Charles Bowen was deployed as a missionary to East Indian people in the colony in 1919. He served until his death in 1942. His work led to the development of worship services in Hindi, and to a strategy of training local people to be catechists and for ordination. His son, Aubrey Roy Bowen, became the second indigenous pastor in 1936.

In 1943, on the two hundredth anniversary of ELC's founding, the church began publishing The Southern Cross bimonthly. That same year, a constitution establishing the Evangelical Lutheran Church in British Guiana (ELCBG) was adopted. The new church body had 12 congregations and 804 communicant members.
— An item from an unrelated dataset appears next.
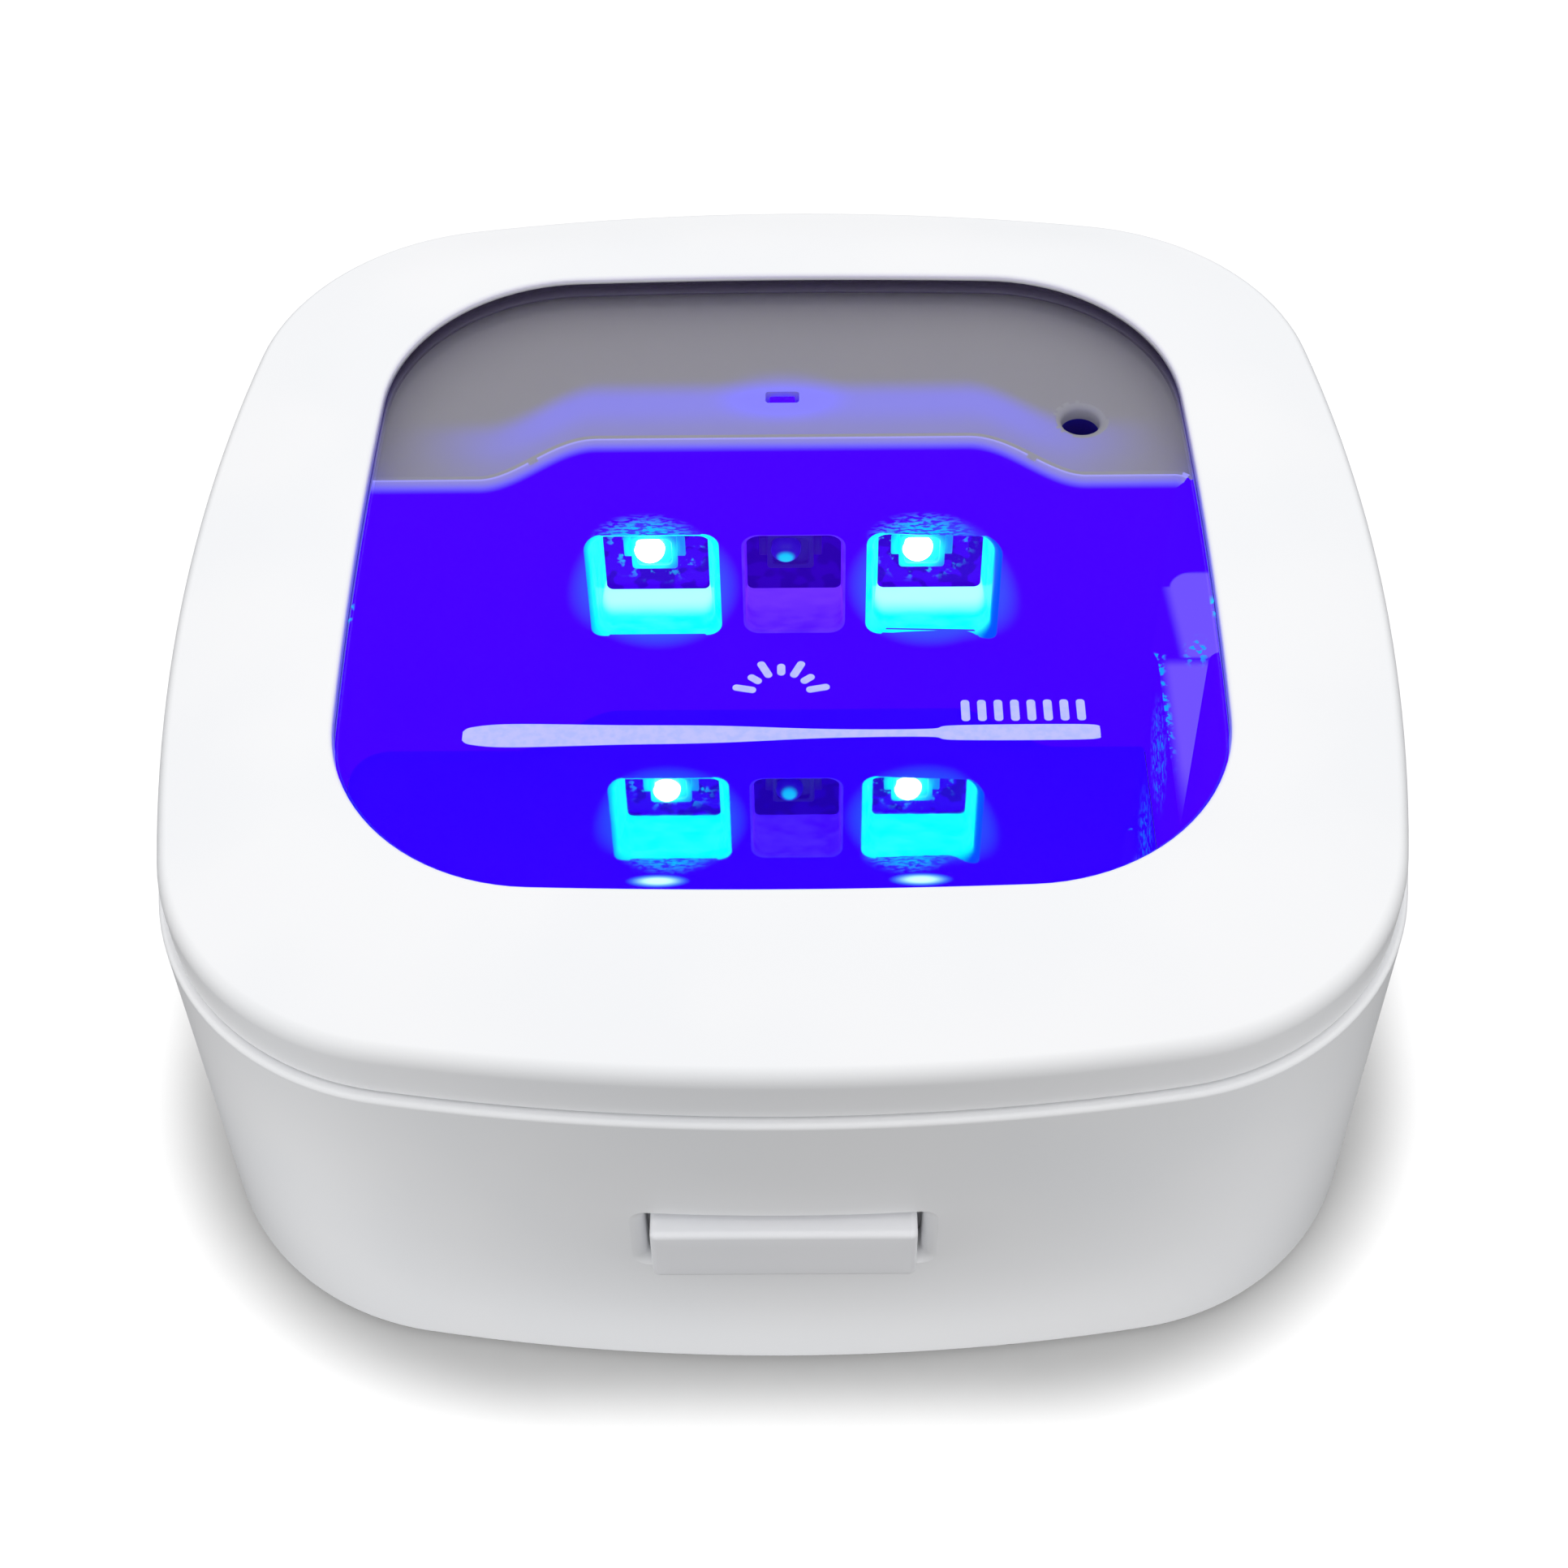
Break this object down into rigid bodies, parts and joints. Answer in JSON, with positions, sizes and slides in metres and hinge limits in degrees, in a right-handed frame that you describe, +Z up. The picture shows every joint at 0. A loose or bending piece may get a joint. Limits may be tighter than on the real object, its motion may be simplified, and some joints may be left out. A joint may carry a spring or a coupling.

The ELCBG was still highly controlled by the ULCA's Board for Mission, which provided the needed funding. As a result, the ELCBG was regarded in Guyana as a wealthy church.

From 1947 to the 1985, lay missionaries were sent to work alongside the clerical missionaries. From 1947 to 1961, there were two missionaries for each local clergyman. In 1953, for example, there were 11 missionaries compared to 3 locals, although there were also 26 to 30 local catechists on staff. By 1961, there were 7 local clergy, rising to 12 in 1977. The formation of the Lutheran Church in America (LCA) in 1962 resulted in the ELCBG coming under that body's Board of World Missions.

=== Self-sufficiency ===
In 1966, Guyana became an independent nation. That same year, the ELCBG adopted a new constitution and a new name, the Evangelical Lutheran Church in Guyana. In 1972, the number of local clergy equaled the number of missionaries for the first time. The LCA decided that it would be best for the ELCG if the missionary support were gradually withdrawn so that the LCG could become self sufficient. Between 1982 and 1985, all clergy missionaries were withdrawn. The Catechist Training School, in which missionaries served as faculty and which had produced most of the local clergy, was closed in 1972. The inter-Protestant Guyana Extension Seminary was intended to serve similar purposes, but did not adequately provide the needed church workers. As a result, the ELCG's conventions in 1979 and 1980 expressed great concern that the move to self-sufficiency was occurring to quickly. One problem was that the better trained local clergy were leaving Guyana for better paid and less stressful positions elsewhere.

As of 2018, the ELCG has 44 congregations with 1,332 communicant members. Its 9 pastors and 11 deacons were all trained locally. Many of the church leaders have had a semester of theological study at Wartburg Theological Seminary in Dubuque, Iowa, and a basic unit of Clinical Pastoral Education in North America.